The supporting cast of Fear X is brilliant, with the beautiful Deborah Kara Unger giving the film just the right moody ambiance with her role, and the vastly underrated James Remar in a fantastic performance as the towns conflicted, unstable police captain.
One Point O (2004)
Atmospheric, enigmatic, and well worth a thinking man's time
One Point O is a strange, beautiful film, with a script so curious and engaging it stays in your thoughts and dreams long after the credits roll. Many of the questions asked by the film remain unanswered and concepts left ambiguous at the film's conclusion, and although this is not for everyone's tastes, I for one love this type of storytelling most out of all the narrative templates. There's nothing I love more than a difficult, surreal and challenging film that let's the viewer ponder what has actually happened.

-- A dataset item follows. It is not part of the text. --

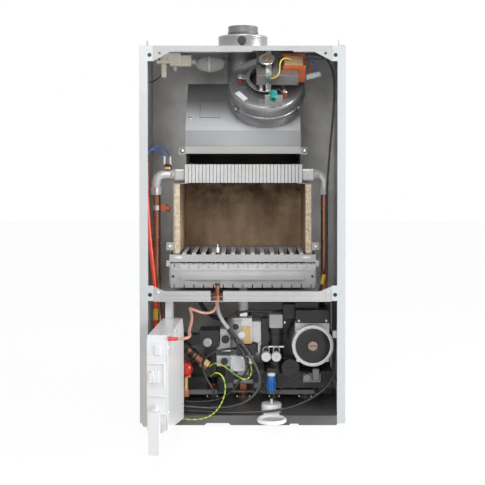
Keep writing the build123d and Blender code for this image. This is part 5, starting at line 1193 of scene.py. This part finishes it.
CAPILLARY = [(59, -195, 21.4), (61.5, -199.5, 29), (69.5, -206.5, 35.5), (78, -209.5, 46),
             (90, -209.5, 58), (105, -209, 68), (120, -206.5, 76), (134, -200, 79.3),
             (143.6, -193, 78)]
HOSE = [(-93, -150, 239.2), (-92.5, -151, 224), (-87, -155, 207), (-74, -162, 193),
        (-57, -170, 185), (-40, -177, 182), (-28, -182.5, 181)]
EARTH_VALVE = [(4.6, -204, 101), (13.5, -209, 98), (18.3, -213, 88.5), (17, -216, 76),
               (9.5, -219, 66.8), (-3, -220, 68), (-20, -218, 80.2), (-37, -214, 93),
               (-53, -209, 98.5), (-64, -203.5, 94.5), (-69, -196.5, 88)]
EARTH_BOX = [(-68, -170.6, 66), (-67.6, -184, 64.5), (-66.3, -198, 67), (-63, -211, 74.5),
             (-54.5, -218.5, 81), (-44, -220.8, 78), (-37, -221.6, 65), (-34.8, -222, 46),
             (-40.5, -222.8, 24), (-53, -225.6, 4), (-70, -230, -7.5), (-92, -233, -11.5),
             (-115, -233.5, -10.8), (-135.6, -233.5, -8)]
FAN_EARTH = [(55, -284, 672), (62, -287.5, 672.6), (70, -289.5, 678.5), (72.5, -289.5, 689.5),
             (72, -287.5, 701), (77.5, -285, 710.5), (88, -280.5, 712.5), (95, -272, 709)]
FAN_LIVE = [(124.5, -252, 712), (133, -252, 708.5), (136.5, -251, 697), (130.5, -249.5, 686.4)]
FAN_RETURN = [(124.5, -256, 716), (134, -257.5, 713.5), (142, -256, 704), (145, -252.5, 692),
              (144.5, -250, 686.4)]
SWITCH_LEAD = [(-198.3, -186, 672), (-189, -184.5, 672.5), (-180, -182, 677), (-172, -180, 683.5),
               (-166.5, -179, 690)]
THERMO_LEADS = ([(-198.3, -226, 520), (-191, -223, 531), (-181, -217, 535), (-170, -212, 529.5),
                 (-160.5, -209.5, 520.5), (-159.3, -209, 510)],
                [(-198.3, -234, 512), (-191, -231, 528), (-178, -224.5, 540), (-162, -216, 540),
                 (-150, -210.5, 529), (-147.3, -209, 510)])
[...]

Jeremy Sisto is restrained and vague as Simon, the paranoid computer programmer who is having troubles with his fellow residents in the dank, dimly lit, creepy apartment complex in which he lives. Bruce Payne is hilariously weird as his rambunctious, kooky neighbor, and the always lovely and talented Deborah Kara Unger is great as a moody, messed up girl he has relations with. Lance Henriksen steaks the show however, as a philosophical bum/caretaker of the building. He is positively dynamic and electric in his role, and the very last scene with benevolent monologue is the kicker of the whole film.
If you enjoy cryptic, open ended storytelling, unconventional casting and cinematography and an eerie, unsettling atmosphere to rival anything by David Lynch or similar filmmakers.
The kind of science fiction film we should see more of
This film is unusual in the realm of science fiction, in the sense that it is not primarily about extra terrestrials, spaceships, intergalactic wars or explosions. It is a subtle drama that explores aspects of the human soul by testing the emotions of the characters to the limit of the psyche, and touching on the intangible and eerily mysterious nature of the realms beyond our own world, physical and metaphysical.
It is never really clarified whether the forces which toy with the characters are ghosts, gods, ehereal entities or hallucinogenic phenomena, but it part of the films seductive allure and is what pulls us in. George Clooney and Natasha Mcelhone are just phenomenal in the leads, and have chemistry, presence and emotion like I thought neither of them were capable of.
Before you think tomtell me of the supposedly superior original version of the Solaris book, I will tell you that I've seen it and really did not like it, and consider this to be the definitive version.
This remains my favorite space film in the science fiction genre.